Still, fish rank well above the soulless insects, which exist in such remarkable quantity that if they did have thoughts and feelings, then every day would be a tragedy (as every day already is if you believe that meat is murder). But there must be some level of representative feedback between the insect and the world, so that it can successfully respond to outside stimuli. Bumblebees learn, and cockroaches remember. Still, the tendency here is to suggest, as Hofstadter does, that there is some small kernel of consciousness in insects (a Darwinian difference in degree, rather than kind), but it is so minuscule as to be morally irrelevant. That seems fair enough for most people. And yet I still sense a large divide between the tiny gnat, with its minuscule compound eyes that I cannot see, and the praying mantis (mantis coming from the Greek word for “prophet”), an insect with a face and arms and legs and— I want to say—a mind.
Of course, I am now dealing with human ascriptions of mind rather than whatever happens to be the strange reality. There is cognitive research being done around animal minds that has and will continue to provide far greater insights than these. I am more concerned with cultural conceptions and accept that my own beliefs about consciousness in animals fall somewhere between careful agnosticism and resolute faith. (Conveniently enough, I am agnostic about insects and filled with faith about dogs.)
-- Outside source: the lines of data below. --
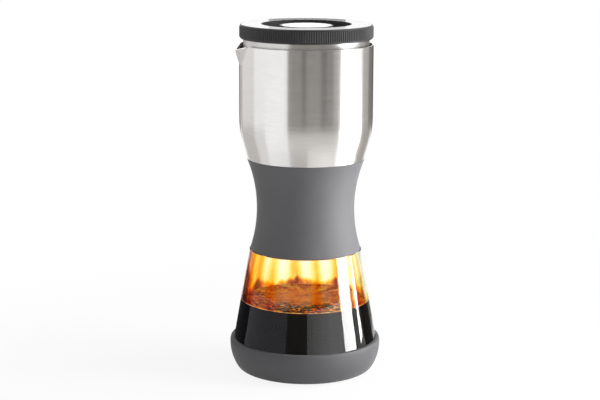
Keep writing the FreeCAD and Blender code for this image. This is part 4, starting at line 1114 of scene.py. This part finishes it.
@dataclass
class Studio:
    """Camera, lamps, cards, floor and background, in metres and degrees.

    The camera's tilt, pan and roll are in radians. The floor shows the object's shadow near it,
    and eases from shadow_white to plain white between shadow_from and shadow_to.
    """

    bearing: float = -14.0
    distance: float = 1.2328
    height: float = 0.3817
    tilt: float = 0.19871
    pan: float = -0.0035
    roll: float = 0.004444
    focal_pixels: float = 1620.7
    ambient: float = 0.46
    floor_reach: float = 6.0
    floor_gap: float = 0.0002
    mat_lift: float = 0.0005
    card_steps: int = 12
    shadow_from: float = 0.10
    shadow_to: float = 0.45
    shadow_white: float = 0.88
    paper: float = 0.86
    softboxes: tuple[Softbox, ...] = (
        Softbox("wide_lamp", 78.5, 0.8, 0.36, 0.0, 1.1, 10.5),
        Softbox("narrow_lamp", 104.0, 0.8, 0.12, 0.0, 1.1, 10.5),
    )
    cards: tuple[Card, ...] = (
        Card("wide_strip", 63.0, 85.5, "#ffffff", distance=0.42, high=0.125, strength=22.0,
             inside_glass=True),
        Card("narrow_strip", 96.5, 102.5, "#ffffff", distance=0.42, high=0.125, strength=22.0,
             inside_glass=True),
        Card("shell_strip", 64.5, 92.5, "#ffffff", distance=0.42, low=0.125, high=0.6,
             strength=2.4),
        Card("shell_left", -31.0, -7.0, "#827d79", high=0.5),
        Card("shell_streak", -7.0, 0.0, "#56524f", high=0.5),
        Card("shell_middle", 0.0, 24.5, "#86827e", high=0.5),
        Card("shell_dark", 24.5, 34.5, "#5e5a57", high=0.5),
        Card("shell_right", 34.5, 46.0, "#7c7976", high=0.5),
        Card("shell_edge", 46.0, 60.0, "#a4a19e", high=0.5),
        glass_card("glass_flag", -140.0, -96.0, "#3c3c40"),
        glass_card("glass_left", -96.0, -25.0, "#c0c0ca"),
        glass_card("glass_middle", -25.0, 3.0, "#747674"),
        glass_card("glass_near_right", 3.0, 12.0, "#ffffff", 1.3),
        glass_card("glass_mid_right", 12.0, 22.0, "#ffffff", 1.65),
        glass_card("glass_right", 22.0, 33.0, "#ffffff", 2.0),
        glass_card("glass_far_right", 33.0, 56.0, "#ffffff", 2.4),
        Card("glass_shade", -105.0, 50.0, "#161514", distance=0.1, low=0.066, high=0.1),
        glass_card("glass_dark", 97.0, 126.0, "#4c4a48"),
        Card("glass_backlight", 100.0, 260.0, "#ffffff", distance=0.2, high=0.09, strength=1.3,
             backlight=True),
        Card("right_grey", 110.0, 132.0, "#b2aeaa", high=0.34),
        Card("right_dim", 132.0, 156.0, "#7a7672", high=0.34),
        Card("right_dark", 156.0, 178.0, "#45423f", high=0.34),
        Card("left_pale", -138.0, -98.0, "#e9e5e4", high=0.34),
        Card("left_grey", -156.0, -138.0, "#bdb8b7", high=0.34),
        Card("left_dark", -179.0, -156.0, "#6c6866", high=0.34),
        Card("front_mat", -31.0, 58.0, "#d8d4d1", distance=0.74, near=0.11),
        Card("far_mat", -31.0, 58.0, "#807c78", distance=1.0, near=0.74),
        Card("left_far_mat", -150.0, -100.0, "#c4c0be", distance=1.0, near=0.27),
        Card("left_pale_mat", -100.0, -74.0, "#e2e0df", distance=1.0, near=0.27),
        Card("right_mat", 106.0, 150.0, "#aaa6a2", distance=1.0, near=0.2),
        Card("left_mat", -179.0, -110.0, "#303032", distance=0.27, near=0.09),
        Card("back_glow", 150.0, 210.0, "#ffffff", distance=1.3, low=0.35, high=1.2, strength=1.7),
        Card("back_gap", 177.3, 182.6, "#4c4c4c", distance=1.29, low=0.33, high=0.388),
    )

    def direction(self, bearing: float) -> Vector:
        """Level direction of a bearing.

        Args:
            bearing: Degrees from the camera's side, towards the camera's right.

        Returns:
            A unit vector.
        """
        turn = math.radians(self.bearing + bearing)
        return Vector((math.sin(turn), -math.cos(turn), 0))

    def place_camera(self) -> None:
        """Set the camera where the photograph was taken from."""
        data = bpy.data.cameras.new("photo_camera")
        data.sensor_width = SENSOR_WIDTH
        data.lens = self.focal_pixels * SENSOR_WIDTH / FRAME_PIXELS
        camera = bpy.data.objects.new("photo_camera", data)
        bpy.context.scene.collection.objects.link(camera)
        spot = self.direction(0.0) * self.distance
        camera.location = (spot.x, spot.y, self.height)
        camera.rotation_mode = "XYZ"
        ahead = math.radians(self.bearing) - self.pan
        tilted = math.pi / 2 - self.tilt
        camera.rotation_euler = (tilted, 0.0, ahead)
        camera.rotation_euler.rotate_axis("Z", self.roll)
        bpy.context.scene.camera = camera

    def add_softbox(self, box: Softbox) -> None:
        """Stand a lamp round the object.

        Args:
            box: The lamp.
        """
        data = bpy.data.lights.new(box.name, "AREA")
        data.shape = "RECTANGLE"
        data.size = box.width
        data.size_y = box.high - box.low
        data.energy = box.radiance * math.pi * data.size * data.size_y
        lamp = bpy.data.objects.new(box.name, data)
        bpy.context.scene.collection.objects.link(lamp)
        away = self.direction(box.bearing)
        lamp.location = away * box.distance + Vector((0, 0, (box.high + box.low) / 2))
        lamp.rotation_mode = "QUATERNION"
        lamp.rotation_quaternion = away.to_track_quat("Z", "Y")
        lamp.visible_camera = False
        lamp.visible_glossy = False
        lamp.visible_transmission = False

    def add_card(self, card: Card) -> None:
        """Stand a card round the object.

        Args:
            card: The card.
        """
        material, tree = blank_material(card.name + "_board")
        close_surface(tree, add_node(tree, "Emission", {
            "Color": linear(card.colour), "Strength": card.strength}))
        build = bmesh.new()
        pairs = []
        sweep = card.last_bearing - card.first_bearing
        for step in range(self.card_steps + 1):
            away = self.direction(card.first_bearing + sweep * step / self.card_steps)
            ends = [(card.distance, card.low), (card.distance, card.high)]
            if card.near:
                ends = [(card.near, self.mat_lift), (card.distance, self.mat_lift)]
            pairs.append([build.verts.new(away * reach + Vector((0, 0, height)))
                          for reach, height in ends])
        for (low, high), (next_low, next_high) in zip(pairs, pairs[1:]):
            build.faces.new((low, next_low, next_high, high))
        mesh = bpy.data.meshes.new(card.name)
        build.to_mesh(mesh)
        build.free()
        mesh.materials.append(material)
        board = bpy.data.objects.new(card.name, mesh)
        bpy.context.scene.collection.objects.link(board)
        board.visible_camera = False
        board.visible_shadow = False
        board.visible_diffuse = False
        board.visible_transmission = card.inside_glass or card.backlight
        board.visible_glossy = not card.backlight

    def add_floor(self) -> None:
        """Lay the white floor, which keeps the object's shadow near it."""
        material, tree = blank_material("white_floor")
        place = add_node(tree, "TexCoord").outputs["Object"]
        reach = add_node(tree, "VectorMath", {0: place}, operation="LENGTH")
        fade = add_node(tree, "MapRange", {
            "Value": reach.outputs["Value"], "From Min": self.shadow_from,
            "From Max": self.shadow_to, "To Min": self.shadow_white, "To Max": 1.0},
            interpolation_type="SMOOTHSTEP")
        glow = add_node(tree, "Math", {
            0: white_rays(tree), 1: fade.outputs["Result"]}, operation="MULTIPLY")
        paper = add_node(tree, "BsdfDiffuse", {"Color": (self.paper, self.paper, self.paper, 1.0)})
        light = add_node(tree, "Emission", {"Color": WHITE})
        mix = add_node(tree, "MixShader", {
            "Fac": glow.outputs["Value"], 1: paper.outputs[0], 2: light.outputs[0]})
        close_surface(tree, mix)
        half = self.floor_reach
        mesh = bpy.data.meshes.new("floor")
        mesh.from_pydata([(-half, -half, 0), (half, -half, 0), (half, half, 0), (-half, half, 0)],
                         [], [(0, 1, 2, 3)])
        mesh.materials.append(material)
        floor = bpy.data.objects.new("floor", mesh)
        floor.location.z = -self.floor_gap
        bpy.context.scene.collection.objects.link(floor)

    def light_world(self) -> None:
        """A white background, with a dimmer sky for the light that it gives."""
        world = bpy.data.worlds.new("studio")
        bpy.context.scene.world = world
        world.use_nodes = True
        tree = world.node_tree
        tree.nodes.clear()
        level = add_node(tree, "MapRange", {
            "Value": white_rays(tree), "To Min": self.ambient, "To Max": 1.0})
        sky = add_node(tree, "Background", {
            "Color": WHITE, "Strength": level.outputs["Result"]})
        add_node(tree, "OutputWorld", {"Surface": sky.outputs["Background"]})

    def build(self) -> None:
        """Set up the studio."""
        bpy.context.scene.view_settings.view_transform = "Standard"
        self.place_camera()
        for box in self.softboxes:
            self.add_softbox(box)
        for card in self.cards:
            self.add_card(card)
        self.add_floor()
        self.light_world()
        LOG.info("studio: %d lamps, %d cards", len(self.softboxes), len(self.cards))


def main() -> None:
    """Dress the frame, make the glass, the boot and the coffee, and set up the studio."""
    logging.basicConfig(level=logging.INFO, format="%(name)s: %(message)s")
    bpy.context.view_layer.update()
    Vessel().build()
    BrewChamber().build()
    Lid().build()
    carafe = Carafe()
    carafe.build()
    Boot().build(carafe)
    Coffee(carafe).build()
    Studio().build()


if __name__ == "__main__":
    main()
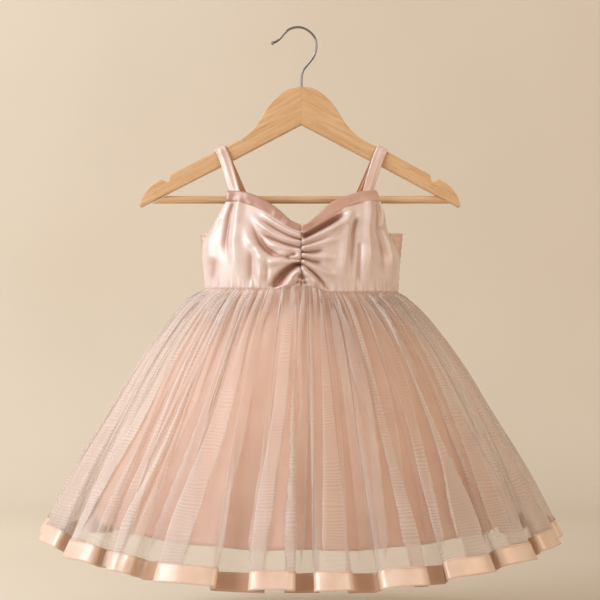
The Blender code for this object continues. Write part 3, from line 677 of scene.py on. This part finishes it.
# the two halves are cut along opposite bias lines, and the different shine that gives them is painted into
# their colours as painted shade: both are darker than the bodice's satin, the left half more so
left_band_painted_shade_satin = satin("band_satin_left_painted_shade", "B58B79", "A97D6A", 0.42)
right_band_painted_shade_satin = satin("band_satin_right_painted_shade", "CBA292", "C09584", 0.42)
for side, hand, band_satin, creases in (
    (-1, "left", left_band_painted_shade_satin, LEFT_CREASES), (1, "right", right_band_painted_shade_satin, RIGHT_CREASES),
):
    height, before = np.array(BAND_FOLD)[:, :1], np.array(BAND_FOLD)[:, 1:] / 1000
    x = BAND_END * np.linspace(0, 1, 70)[None, :] * (1 - BAND_TAPER * height)
    low = through(NECK_SEAM, x) + BAND_GAP
    if side < 0:
        dip = LEFT_DIP * (1 - eased((x - LEFT_DIP_FROM) / LEFT_DIP_OVER))
    else:
        dip = RIGHT_DIP * bump_at(x - RIGHT_DIP_AT, RIGHT_DIP_REACH)
        dip = dip - RIGHT_RISE * bump_at(x - RIGHT_RISE_AT, RIGHT_RISE_REACH)
    z = low + (through(NECK_EDGE, x) - dip - low) * height
    grid = front_form(x, z)
    grid[:, :, 0] += armhole(side, x / BAND_END, z)
    grid = grid * np.array((side, 1, 1))
    steep_x, steep_y = grid[:, :, 0] / full_half(z) ** 2, grid[:, :, 1] / through(FRONT_PLAN, z, 3) ** 2
    out = np.stack(np.broadcast_arrays(steep_x, steep_y, 0), axis=-1)
    out /= np.linalg.norm(out, axis=2, keepdims=True)
    # its own creases show on its front only; the bodice's run on into its lower part
    own = np.where(before > 0, creased(side * x, z, BAND_CREASES), 0)
    lift = before + own * eased(height * (1 - height) * 9)
    follow = (0.9 if side < 0 else 0.2) * (1 - eased(height / 0.7))
    lift += creased(side * x, low + 0 * z, creases) * follow
    lift -= np.where(before > 0, BAND_SEAM_DRAW, 0) * bump_at(x, BAND_SEAM_GROOVE)
    grid = grid + out * lift[:, :, None]
    band = cloth(
        f"neck_band_satin_{hand}", grid, band_satin, (f"neck_band_{hand}",), flip=side < 0,
    )
    stitches(f"band_stitches_{hand}", grid[2, 3:], out[2, 3:], blush_thread, STITCH)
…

In the end, I’m simply suggesting that appearances matter when I emphasize the relationship between animal eyes and animal “I’s”. We bring our own psyches to the table, so that our looking on animals is always charged with emotion, language, imagery, etc.: the full suite of human consciousness and all it entails. This phenomenon might be described under the catch-all term of anthropomorphism, the projection of ourselves onto nature. Scientists who study animals look to avoid the anthropomorphic error above all else. Even still, I wonder if the cards are simply stacked against eyeless, faceless creatures (or even the “lesser eyed” and “lesser faced”), so that nature’s forms sway our thinking before we can do anything about it. Hume was also correct when he said that reason is the slave of the passions. The eyeless worm on the fishing hook receives little sympathy from me.
I’ll conclude with a passage from Karl Ove Knausgaard, who has written beautifully about eyes, and I’ll continue to wonder from my Central Park bench about which animals possess the light and which do not:
“…in the course of life we gaze into thousands of eyes, most of them slipping by unperceived, but then suddenly there is something there, in those very eyes, something you want and which you would do almost anything to be close to. What is it? For it isn’t the pupils you are seeing then, not the irises nor the whites of the eyes. It is the soul, the archaic light of the soul the eyes are filled with, and to gaze into the eyes of the one you love when love is at its most powerful belongs among the highest joys.”